Welcome to the Autistic Odometer

After a long time of believing that I really had nothing to say, I am attempting one of my new year’s goals to start a blog. The theme of this blog has come to me many times in the past, inspired by pressing the “trip meter” of my car’s odometer.

“Unlike the odometer, a trip meter is reset at any point in a journey, making it possible to record the distance traveled in any particular journey or part of a journey.” Wikipedia, Odometer.

My son was diagnosed with Asperger’s Syndrome at age 8 following a “diagnosis” of Developmental Delay. I was diagnosed with Asperger’s in my late 30s after I recognized many of my son’s traits and struggles as similar to mine. While he and I both embrace “Aspie” as a term, it also sometimes can make others believe we are more high functioning than we really are. I realize that to use the term “autistic” can also be a loaded term, but I feel there is wiggle room for both. I feel our gender has also come to play in how our autistic minds grew: I was gregarious and excitable as a child, but became withdrawn and scared as I did not understand the complexities of my brain and why I was teased for my quirkiness.
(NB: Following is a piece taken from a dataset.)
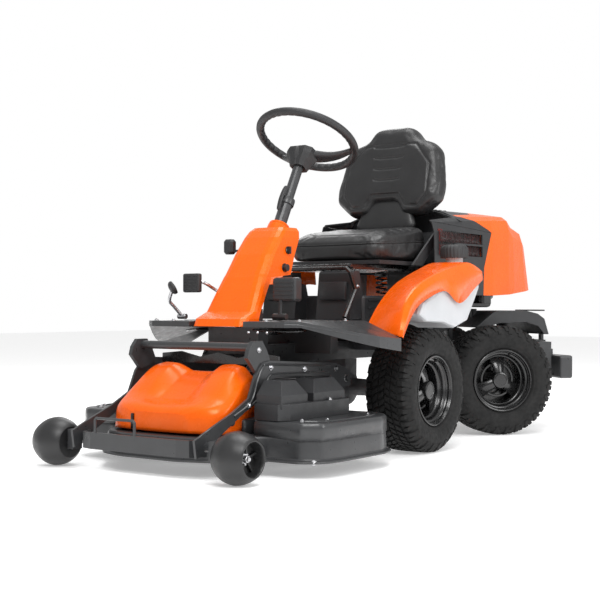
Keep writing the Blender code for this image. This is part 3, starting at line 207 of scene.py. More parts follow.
def tank_plastic():
    colour = (0.55, 0.56, 0.58)
    finish = Finish("tank_plastic", colour, 0.34)
    finish.vary_colour(finish.ranged(finish.noise(7), 0.35, 0.7, 0.0, 0.7), (0.47, 0.485, 0.50))
    finish.vary_roughness(finish.noise(30), 0.28, 0.42)
    finish.bump(finish.noise(500, 2), 0.0001, 0.3)
    socket(finish.shader, "Subsurface Weight", 0.25)
    socket(finish.shader, "Subsurface Radius", (0.02, 0.02, 0.022))
    return finish.material


def zinc_steel():
    finish = Finish("zinc_steel", (0.58, 0.58, 0.60), 0.26, metallic=1.0)
    finish.vary_colour(finish.ranged(finish.noise(40), 0.35, 0.7, 0.0, 1.0), (0.44, 0.44, 0.45))
    finish.vary_roughness(finish.noise(18, 3, (1, 1, 30)), 0.18, 0.38)
    finish.bump(finish.noise(60, 3, (1, 1, 25)), 0.0001, 0.3)
    return finish.material


def rough_casting():
    finish = Finish("rough_casting", (0.15, 0.15, 0.155), 0.55, metallic=0.7)
    finish.vary_colour(finish.ranged(finish.noise(18, 5), 0.35, 0.7, 0.0, 1.0), (0.08, 0.08, 0.082))
    finish.vary_roughness(finish.noise(60), 0.42, 0.70)
    finish.bump(finish.noise(300, 5), 0.0006, 0.5)
    return finish.material


def red_screen():
    """The red-painted inside behind the black mesh."""
    finish = Finish("red_screen", (0.22, 0.010, 0.006), 0.45)
    finish.vary_colour(finish.ranged(finish.noise(30), 0.3, 0.7, 0.0, 1.0), (0.10, 0.006, 0.004))
    finish.bump(finish.noise(200), 0.0002, 0.3)
    return finish.material


def pale_lens():
    finish = Finish("pale_lens", (0.85, 0.80, 0.74), 0.20)
    finish.vary_colour(finish.ranged(finish.noise(50), 0.3, 0.7, 0.0, 1.0), (0.75, 0.70, 0.64))
    finish.bump(finish.noise(400), 0.0001, 0.3)
    return finish.material


MATERIALS = {
    "orange": orange_plastic(),
    "dark_plastic": satin_plastic("dark_plastic", (0.017, 0.0175, 0.019), 0.42),
    "grip": satin_plastic("grip_rubber", (0.016, 0.016, 0.017), 0.50, 0.0004),
    "wheel_plastic": satin_plastic("roller_plastic", (0.013, 0.013, 0.0135), 0.36),
    "dark_paint": powder_coat("grey_powder_coat", (0.034, 0.035, 0.037), 0.34),
    "black_paint": powder_coat("black_paint", (0.0075, 0.0075, 0.008), 0.24, 0.12, 0.3, 0.00007),
    "vinyl": seat_vinyl(),
    "tyre": tyre_rubber(),
    "tank": tank_plastic(),
    "steel": zinc_steel(),
    "casting": rough_casting(),
    "red": red_screen(),
    "lens": pale_lens(),
}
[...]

My son resorted to shoving people alway, literally, as a way to protect his overstimulated mind from the outside world.

When I received my diagnosis, I told my son and he hugged me tightly. We were now pals in this strange and wonderous journey; the journey of our intricate minds. I often hear that autistic parents of autistic children have a bond that can make neurotypical parents jealous, but I’m here to tell you this: that bond can be both something that is wonderful and incredible, but it can also sometimes keep the autistic parent from understanding how their autistic child is a separate person from them and is often having an entirely different journey than their own. I only say this because I have found myself declaring to others that I knew “exactly how he feels” but in hindsight, I only thought I knew. He is a completely wonderful individual, but he is an individual and not just a smaller version of me (regardless of how closely we resemble each other physically).

This is why I decided to subtitle this blog “Trip A, Trip B.” Because even though my son and I may share some of the same neuropathy, we are very different in many ways and I cannot assume to “know” him and all his thoughts simply because we share a diagnosis.

This blog is a record of the distance he and I make in the world, nearly 10 years apart in age. He is autistic in an age of the Internet, where more and more autistic people are letting their voices be heard every day. I grew up autistic in an age where the term “autism” had a single stereotype. There was seemingly no spectrum upon which I fit. I am fortunate that my son has opened up his life and his struggles to me. Even so, he keeps many of them secret and that is part of the reason why I choose anonymity, at least for now until such a point in time comes where he and I feel okay to be “out.” I hoping in time he will choose to voice his thoughts either via dictation or typing, but I leave it to him to choose to do so in his own time.

For now, I hope my thoughts will suffice for now. I look forward to sharing with you.